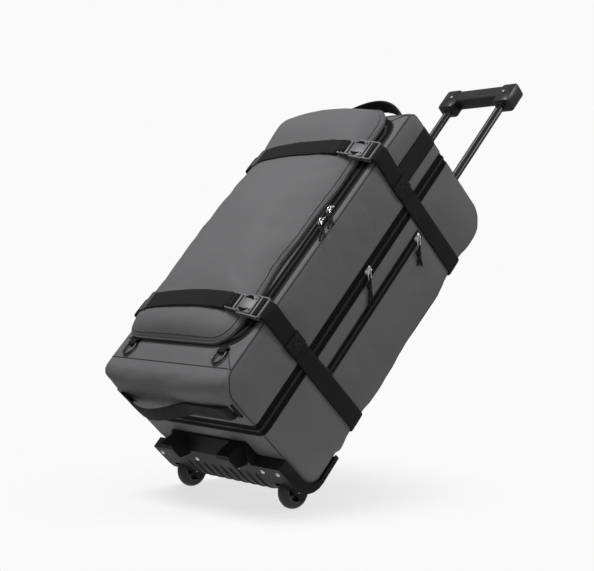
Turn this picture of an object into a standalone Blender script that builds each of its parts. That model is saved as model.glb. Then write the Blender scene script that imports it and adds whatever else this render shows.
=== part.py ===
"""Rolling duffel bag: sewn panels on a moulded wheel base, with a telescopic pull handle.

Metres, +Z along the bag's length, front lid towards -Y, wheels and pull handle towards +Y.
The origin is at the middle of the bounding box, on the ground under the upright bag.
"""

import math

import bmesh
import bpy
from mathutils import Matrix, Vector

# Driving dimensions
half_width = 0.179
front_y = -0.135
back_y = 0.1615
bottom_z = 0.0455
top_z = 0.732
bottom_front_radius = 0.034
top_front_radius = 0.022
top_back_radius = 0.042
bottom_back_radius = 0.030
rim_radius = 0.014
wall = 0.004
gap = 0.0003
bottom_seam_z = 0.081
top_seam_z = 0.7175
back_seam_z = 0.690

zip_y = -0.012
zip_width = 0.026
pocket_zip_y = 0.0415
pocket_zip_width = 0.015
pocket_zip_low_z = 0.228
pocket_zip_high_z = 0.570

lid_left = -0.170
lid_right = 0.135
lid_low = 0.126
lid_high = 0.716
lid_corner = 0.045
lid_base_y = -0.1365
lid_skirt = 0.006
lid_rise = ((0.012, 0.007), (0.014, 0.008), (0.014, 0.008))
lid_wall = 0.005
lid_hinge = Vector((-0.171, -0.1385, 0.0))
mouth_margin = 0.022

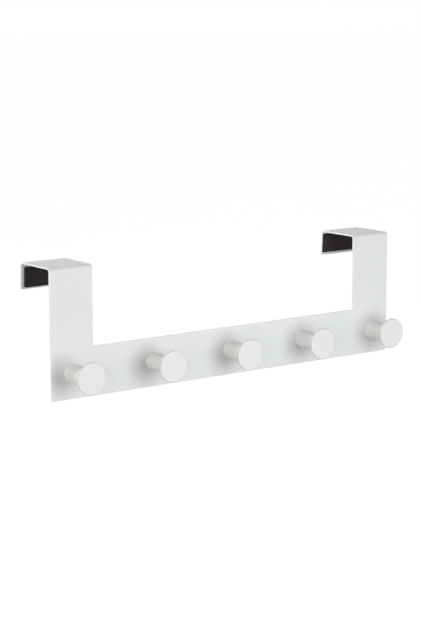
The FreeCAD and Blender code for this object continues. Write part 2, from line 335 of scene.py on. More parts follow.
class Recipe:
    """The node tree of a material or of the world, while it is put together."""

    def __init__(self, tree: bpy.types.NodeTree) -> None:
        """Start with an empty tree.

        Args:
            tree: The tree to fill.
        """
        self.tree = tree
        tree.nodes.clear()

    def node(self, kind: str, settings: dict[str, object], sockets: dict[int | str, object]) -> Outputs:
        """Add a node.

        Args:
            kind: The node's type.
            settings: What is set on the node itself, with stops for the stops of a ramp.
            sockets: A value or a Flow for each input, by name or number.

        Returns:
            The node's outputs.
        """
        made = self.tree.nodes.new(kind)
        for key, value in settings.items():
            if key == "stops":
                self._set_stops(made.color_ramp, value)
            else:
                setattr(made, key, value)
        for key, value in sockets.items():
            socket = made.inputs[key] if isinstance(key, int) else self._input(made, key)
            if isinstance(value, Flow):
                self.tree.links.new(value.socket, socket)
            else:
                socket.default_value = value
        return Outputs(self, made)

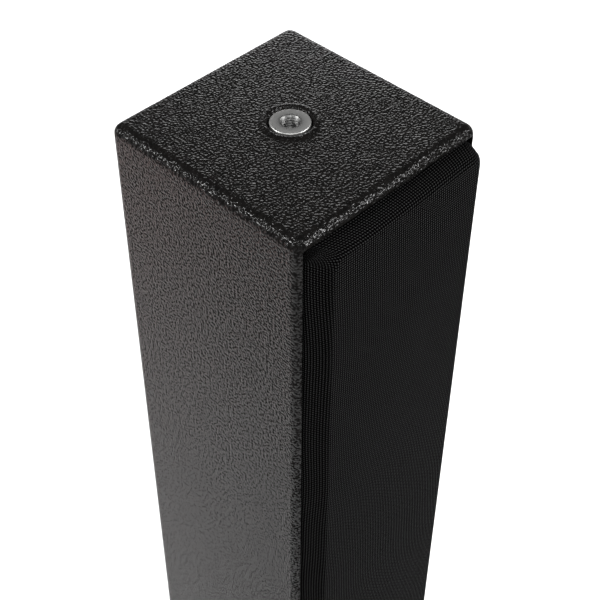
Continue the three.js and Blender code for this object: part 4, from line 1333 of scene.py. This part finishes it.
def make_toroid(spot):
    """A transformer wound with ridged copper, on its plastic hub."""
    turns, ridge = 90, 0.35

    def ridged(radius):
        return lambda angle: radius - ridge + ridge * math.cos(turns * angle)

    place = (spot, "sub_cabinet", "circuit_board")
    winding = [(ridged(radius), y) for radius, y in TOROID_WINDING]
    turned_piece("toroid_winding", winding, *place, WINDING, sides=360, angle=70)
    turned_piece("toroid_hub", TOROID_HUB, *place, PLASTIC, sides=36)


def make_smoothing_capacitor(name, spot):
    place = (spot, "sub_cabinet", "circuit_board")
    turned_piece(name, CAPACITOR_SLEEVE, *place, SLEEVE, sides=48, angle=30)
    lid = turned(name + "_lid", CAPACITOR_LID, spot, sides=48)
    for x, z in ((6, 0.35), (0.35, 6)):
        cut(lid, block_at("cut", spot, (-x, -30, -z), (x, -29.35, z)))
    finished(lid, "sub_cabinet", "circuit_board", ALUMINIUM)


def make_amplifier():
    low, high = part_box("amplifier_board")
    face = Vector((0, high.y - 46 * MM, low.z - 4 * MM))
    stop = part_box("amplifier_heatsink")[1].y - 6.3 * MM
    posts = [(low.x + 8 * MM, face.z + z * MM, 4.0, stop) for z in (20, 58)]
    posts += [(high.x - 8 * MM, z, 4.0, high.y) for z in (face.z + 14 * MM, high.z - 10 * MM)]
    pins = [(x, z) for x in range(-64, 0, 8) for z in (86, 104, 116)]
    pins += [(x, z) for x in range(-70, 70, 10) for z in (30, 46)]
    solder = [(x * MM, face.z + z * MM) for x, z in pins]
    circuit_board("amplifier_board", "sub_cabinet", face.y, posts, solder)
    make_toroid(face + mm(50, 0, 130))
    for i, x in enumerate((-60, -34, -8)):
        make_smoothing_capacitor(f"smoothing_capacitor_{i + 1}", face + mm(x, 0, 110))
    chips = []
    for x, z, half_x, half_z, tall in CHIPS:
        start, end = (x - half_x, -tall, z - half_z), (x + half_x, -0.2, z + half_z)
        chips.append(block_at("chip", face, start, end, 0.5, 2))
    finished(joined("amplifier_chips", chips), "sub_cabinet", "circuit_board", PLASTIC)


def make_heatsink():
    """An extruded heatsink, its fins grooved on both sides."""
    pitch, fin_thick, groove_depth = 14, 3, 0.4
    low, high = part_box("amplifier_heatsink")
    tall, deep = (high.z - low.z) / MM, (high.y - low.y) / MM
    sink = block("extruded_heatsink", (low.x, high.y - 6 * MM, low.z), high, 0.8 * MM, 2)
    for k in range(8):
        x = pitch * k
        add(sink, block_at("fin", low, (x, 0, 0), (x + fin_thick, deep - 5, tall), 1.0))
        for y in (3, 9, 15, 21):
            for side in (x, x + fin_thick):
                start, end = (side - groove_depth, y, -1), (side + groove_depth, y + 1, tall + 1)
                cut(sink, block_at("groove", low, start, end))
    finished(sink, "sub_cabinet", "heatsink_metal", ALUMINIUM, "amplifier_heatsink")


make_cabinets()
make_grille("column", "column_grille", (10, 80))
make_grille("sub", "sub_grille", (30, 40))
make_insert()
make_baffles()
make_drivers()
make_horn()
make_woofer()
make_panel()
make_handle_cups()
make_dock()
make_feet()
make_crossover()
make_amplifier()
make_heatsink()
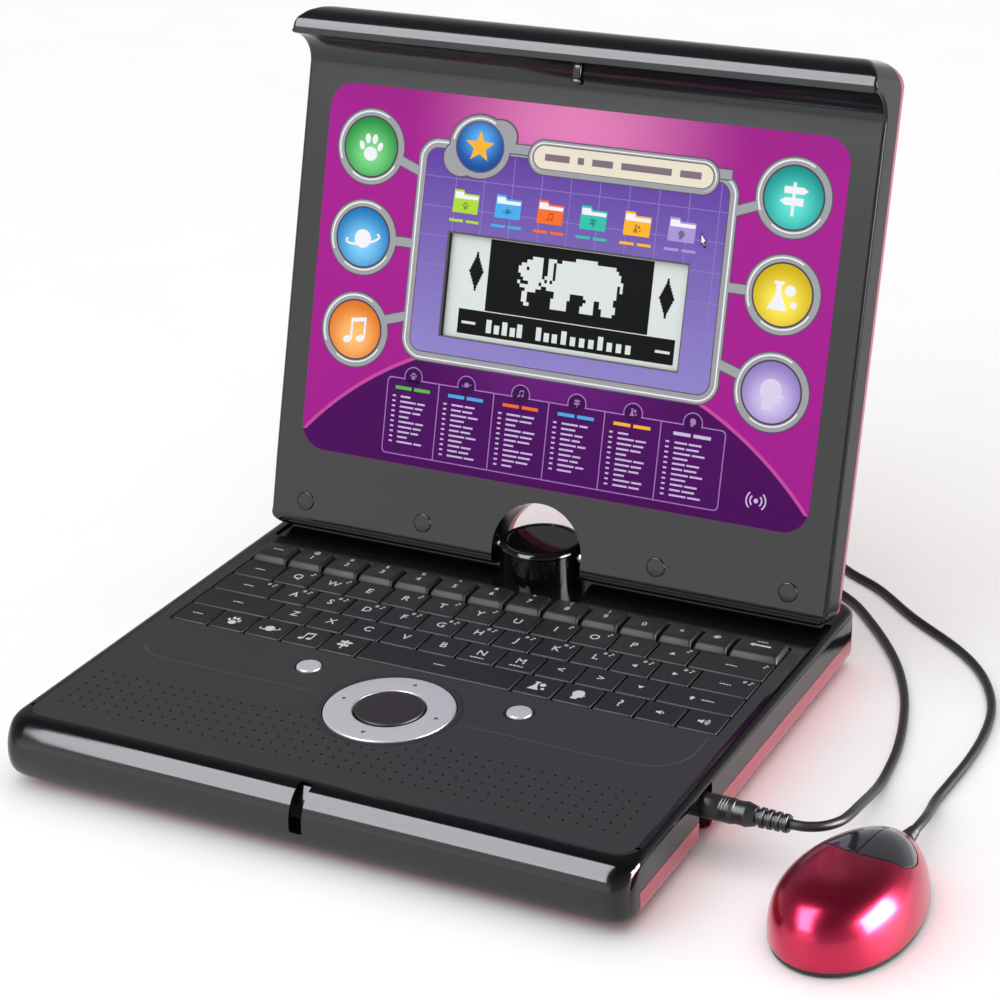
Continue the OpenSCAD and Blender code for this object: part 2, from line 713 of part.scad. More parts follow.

________________

◆ **EXERCISE**: From the first line of the data above to the line holding "sockets: A value", reproduce each line exactly; emit no other lines.

◆ **COMPLETE ANSWER**:
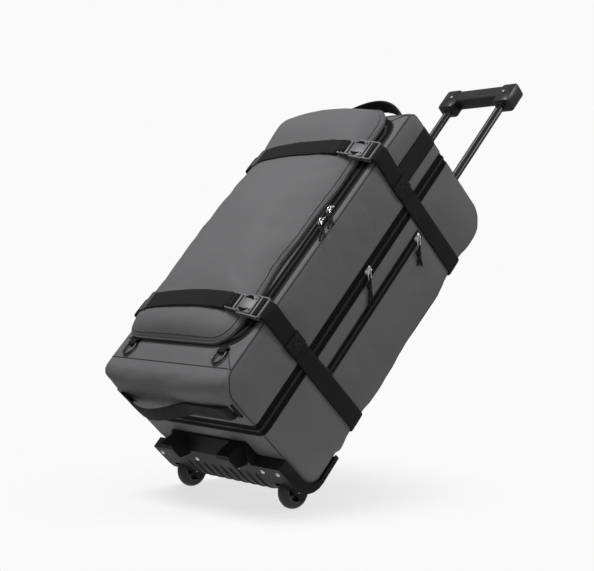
Turn this picture of an object into a standalone Blender script that builds each of its parts. That model is saved as model.glb. Then write the Blender scene script that imports it and adds whatever else this render shows.
=== part.py ===
"""Rolling duffel bag: sewn panels on a moulded wheel base, with a telescopic pull handle.

Metres, +Z along the bag's length, front lid towards -Y, wheels and pull handle towards +Y.
The origin is at the middle of the bounding box, on the ground under the upright bag.
"""

import math

import bmesh
import bpy
from mathutils import Matrix, Vector

# Driving dimensions
half_width = 0.179
front_y = -0.135
back_y = 0.1615
bottom_z = 0.0455
top_z = 0.732
bottom_front_radius = 0.034
top_front_radius = 0.022
top_back_radius = 0.042
bottom_back_radius = 0.030
rim_radius = 0.014
wall = 0.004
gap = 0.0003
bottom_seam_z = 0.081
top_seam_z = 0.7175
back_seam_z = 0.690

zip_y = -0.012
zip_width = 0.026
pocket_zip_y = 0.0415
pocket_zip_width = 0.015
pocket_zip_low_z = 0.228
pocket_zip_high_z = 0.570

lid_left = -0.170
lid_right = 0.135
lid_low = 0.126
lid_high = 0.716
lid_corner = 0.045
lid_base_y = -0.1365
lid_skirt = 0.006
lid_rise = ((0.012, 0.007), (0.014, 0.008), (0.014, 0.008))
lid_wall = 0.005
lid_hinge = Vector((-0.171, -0.1385, 0.0))
mouth_margin = 0.022

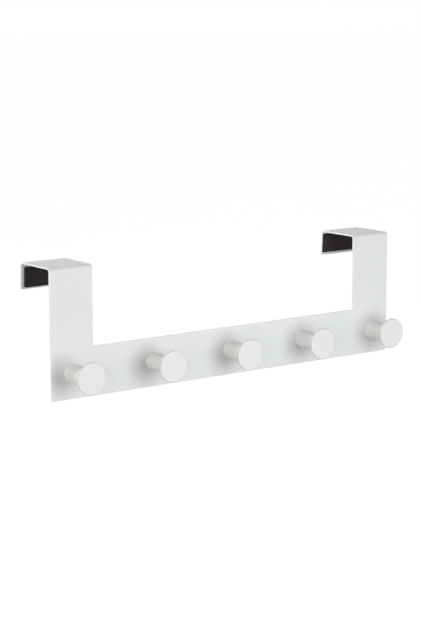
The FreeCAD and Blender code for this object continues. Write part 2, from line 335 of scene.py on. More parts follow.
class Recipe:
    """The node tree of a material or of the world, while it is put together."""

    def __init__(self, tree: bpy.types.NodeTree) -> None:
        """Start with an empty tree.

        Args:
            tree: The tree to fill.
        """
        self.tree = tree
        tree.nodes.clear()

    def node(self, kind: str, settings: dict[str, object], sockets: dict[int | str, object]) -> Outputs:
        """Add a node.

        Args:
            kind: The node's type.
            settings: What is set on the node itself, with stops for the stops of a ramp.
            sockets: A value or a Flow for each input, by name or number.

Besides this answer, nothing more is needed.